Ma nel momento in cui arriva lo Spirito Santo e la missione esplode davvero quei discepoli non vengono più chiamati così, perché in Atti 11, succede qualcosa di decisivo:

Per la prima volta, ad Antiochia, i discepoli furono chiamati Cristiani.

Da quel momento, il termine discepolo inizia a sfumare, e prende il suo posto qualcosa di più completo: la nuova identità in Cristo.

Il costo del discepolato

La seconda eccezione si trova invece nel Vangelo di Luca, è sempre Gesù che parla:

Chi non odia suo padre, sua madre, sua moglie, i suoi figli, i suoi fratelli, le sue sorelle e perfino la propria vita, non può essere mio discepolo. Chi non porta la propria croce e non mi segue, non può essere mio discepolo. Chi non rinuncia a tutto ciò che ha, non può essere mio discepolo. (Luca 14:26-27, 33)

Parole forti, dalle quali molti hanno tratto spunto per scritti e riflessioni. Tuttavia, prima di prenderle come “oro colato”, è importante capire dove si trovava Gesù, a chi sta parlando e perché lo dice.

Il contesto è curioso: Gesù si trova a casa di uno dei capi dei farisei (Luca 14:1), durante un pranzo di sabato. E il testo ci dice che lì c’erano molti invitati (Luca 14:7). Quindi, possiamo immaginare che la casa di questo fariseo fosse molto grande, prestigiosa, con tante sale, cortili interni, ambienti ampi dove i commensali si muovevano per “scegliere i primi posti”.

E chi erano gli invitati? Farisei, notabili, personaggi in vista.

Certamente persone come pubblicani o prostitute, era difficile che fossero tra gli invitati perché gente così non veniva ammessa nelle case dei farisei, soprattutto durante i pasti sabatici. Erano considerati impuri, e socialmente esclusi.

Gesù, lì dentro, inizia a parlare. E se ricordi racconta tre parabole, tutte rivolte agli invitati e al padrone di casa. Non risparmia nessuno, mette in discussione il modo in cui fanno le cose, le loro motivazioni, il loro orgoglio. Insomma, Gesù in quel contesto non era esattamente il tipo di ospite che ti fa sentire comodo a tavola. Ma d’altronde, quale miglior contesto per dirlo? Era un ambiente pieno di maschere, apparenze e religiosità gonfiata.

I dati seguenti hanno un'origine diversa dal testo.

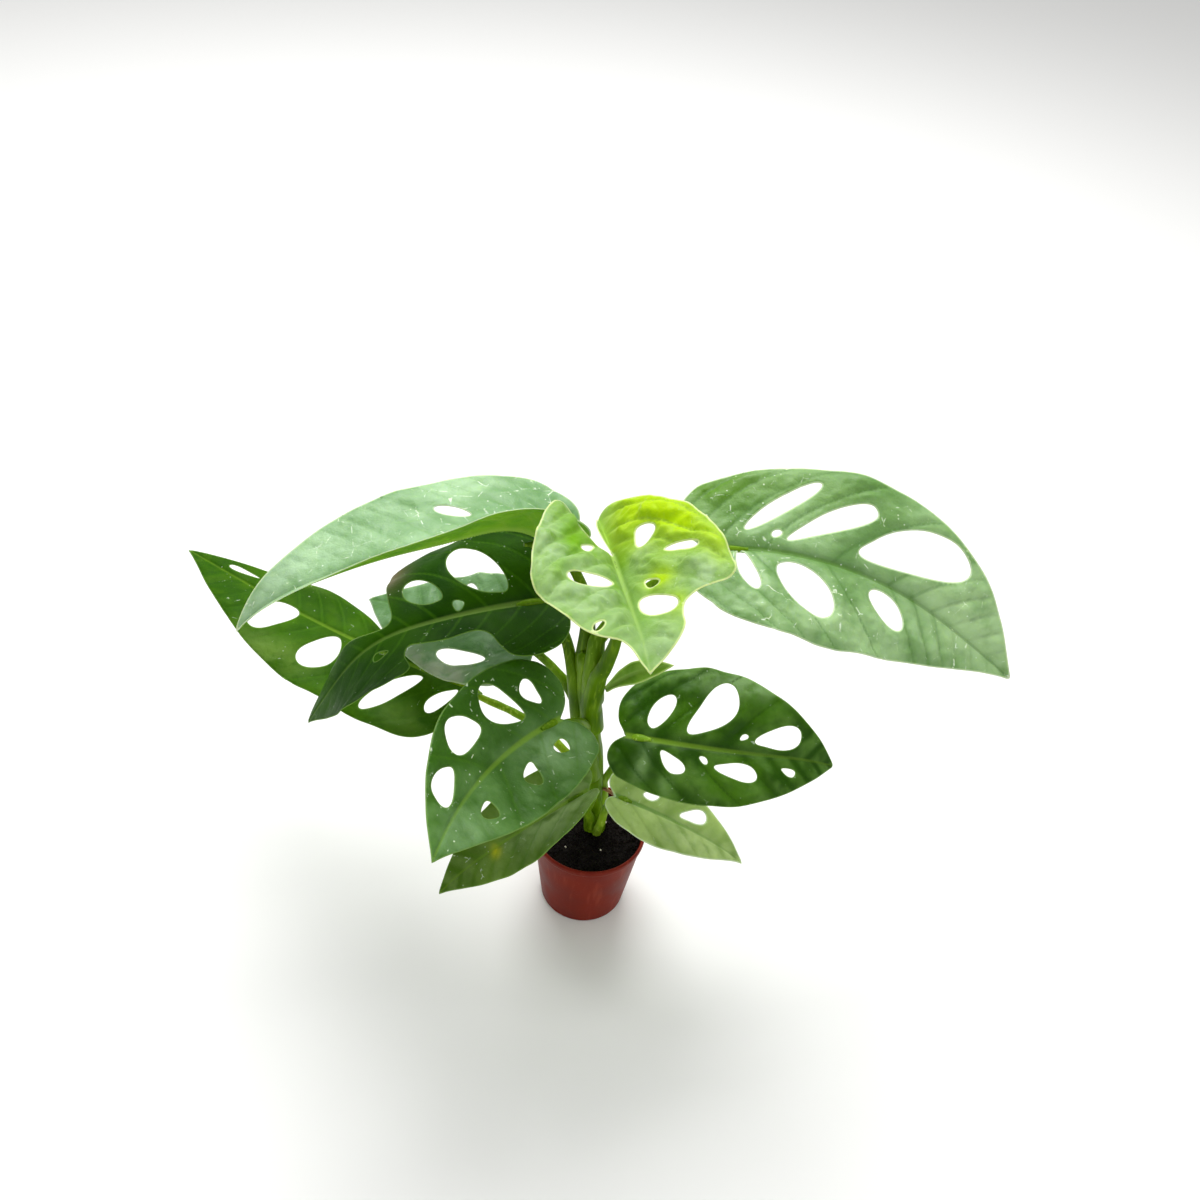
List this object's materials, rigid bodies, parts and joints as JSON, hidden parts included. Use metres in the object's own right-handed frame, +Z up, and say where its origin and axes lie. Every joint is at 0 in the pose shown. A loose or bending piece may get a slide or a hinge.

Poi, alla fine del capitolo, Gesù esce da quella casa. E succede qualcosa di particolare:

Or molta gente andava con lui (Luca 14:25)

Perché?

Non perché lo riconoscessero come Salvatore, ma perché erano affascinati e incuriositi da quest’uomo. Del resto, aveva appena guarito un malato (Luca 14:2)  davanti ai loro occhi, era naturale voler vedere di più. Lo seguivano per i miracoli, non per chi Lui era. Ai loro occhi, era solo un maestro da osservare, un modello da imitare.

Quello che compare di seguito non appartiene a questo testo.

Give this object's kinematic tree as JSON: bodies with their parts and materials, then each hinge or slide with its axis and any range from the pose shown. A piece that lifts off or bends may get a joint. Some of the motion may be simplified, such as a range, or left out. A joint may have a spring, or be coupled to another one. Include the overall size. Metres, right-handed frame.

Ed è lì che Gesù si ferma. Si gira dicendo qualcosa a riguardo del discepolato (Luca 14:26-27, 33)

Come a voler dire: “Se mi vedi solo come un esempio da imitare, allora devi fare esattamente quello che ho fatto io. Io ho lasciato il cielo, ho dato tutto. Puoi farlo anche tu? Calcola il costo. Perché se non mi vedi come Salvatore, e solo come modello, sappi che ti sto chiedendo l’impossibile.”

Era un messaggio rivolto a chi pensava di potercela fare con le proprie forze. A chi era incuriosito da Gesù.

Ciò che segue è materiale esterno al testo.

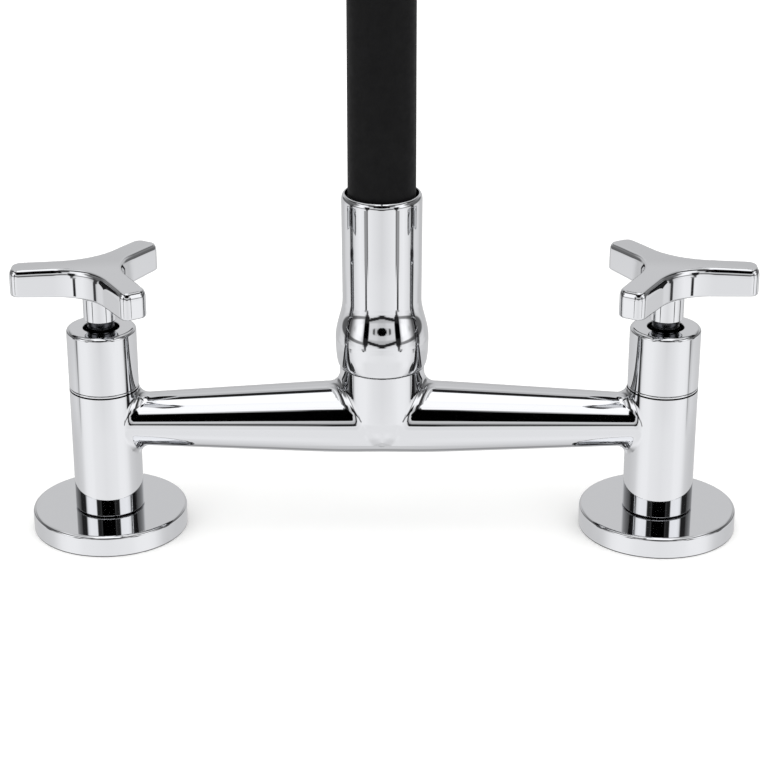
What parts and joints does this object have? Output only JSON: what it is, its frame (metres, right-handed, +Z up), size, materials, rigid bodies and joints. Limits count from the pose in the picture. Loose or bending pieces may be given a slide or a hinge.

Ma nel capitolo dopo… tutto cambia.

Infatti in Luca 15:1, i peccatori e i pubblicani si avvicinano a Gesù. E in mezzo a loro Gesù non pronuncia parole dure. Non parla di odiare la propria vita, di torri da costruire, di essere discepoli o croci da portare. Parla solo di grazia, attraverso altre tre parabole: la pecora perduta, la moneta smarrita, il figlio prodigo.

Perché? Perché i peccatori non cercano di imitare Gesù. Cercano di essere salvati da Lui.

Discepoli o Cristiani?

Quindi, possiamo concludere che l’essere discepoli non è una tappa successiva o superiore rispetto all’essere cristiani. Nel cuore del Vangelo, essere credenti è già un dono immenso e un punto di partenza fondamentale.

Non rischiamo di prendere lo spirito del discepolato e di perdere quello di figliolanza. Perché la vera sfida non è “fare di più” o “essere migliori”, ma accettare con semplicità il dono di essere figli amati e da lì partire.